Danny Boy: I’ve got a young team, my kids keep me in the loop, and I stay up on social media. Whether it’s one at a time or a group, we’re able to get to the people. We find our fan base and create new fans. You’re able to get those downloads. I came in at the end of the vinyl, and I can imagine what they felt like when the CDs came around. I’m willing to move with the movement. I can’t wait to see what it brings.
Zenger: You’ve weathered a lot of storms. Did the Death Row Records days, and seeing the way Suge [Knight] maneuvered prepare you for what you overcame and where you are now?
Danny Boy: Yes! I lost so much when I was younger, but I also learned a lot. I’m glad that God preserved me. I don’t want to make the same mistakes of not knowing the business. I sang background throughout the years for different artists. They became my friends. To go on the road and see them work the stage was a training ground to me. Even with the Death Row thing, it was all a training ground for right now.

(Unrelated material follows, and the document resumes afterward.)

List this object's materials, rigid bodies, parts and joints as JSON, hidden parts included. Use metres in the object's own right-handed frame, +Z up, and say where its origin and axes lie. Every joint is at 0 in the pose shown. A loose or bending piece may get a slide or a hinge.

I’m older now — it’s really about the music. I love singing just as much as I did when I was 16 and 17. Some people lose that. I’m grateful to still be able to hold on and be willing to sing.
Zenger: Is it different writing an entire project as opposed to just doing hooks?
Danny Boy: When I was recording with Death Row Records, I recorded so many records. Getting in the studio and being a writer is a piece of me. That’s the best parts of me, because no matter what I’m going through, I’m able to put the pen to the pad. Writing is hopefully about touching somebody. When writing a hook, especially with rappers, you’re always trying to coincide with what they’re talking about.
Zenger: To be able to finally release a full-length album in 2023, is this a tale of perseverance?
Danny Boy: I hope people are looking forward to it because it’s a scary thing. As I said, it’s been a long time and a hard journey. I’ve always wanted to sing, I’ve always wanted to put a record out. To get the opportunity 25 or 26 years later, and to have people interested, I’m elated and blessed. I won’t take that for granted. I hope the music that we’ve mixed up is what they want to hear.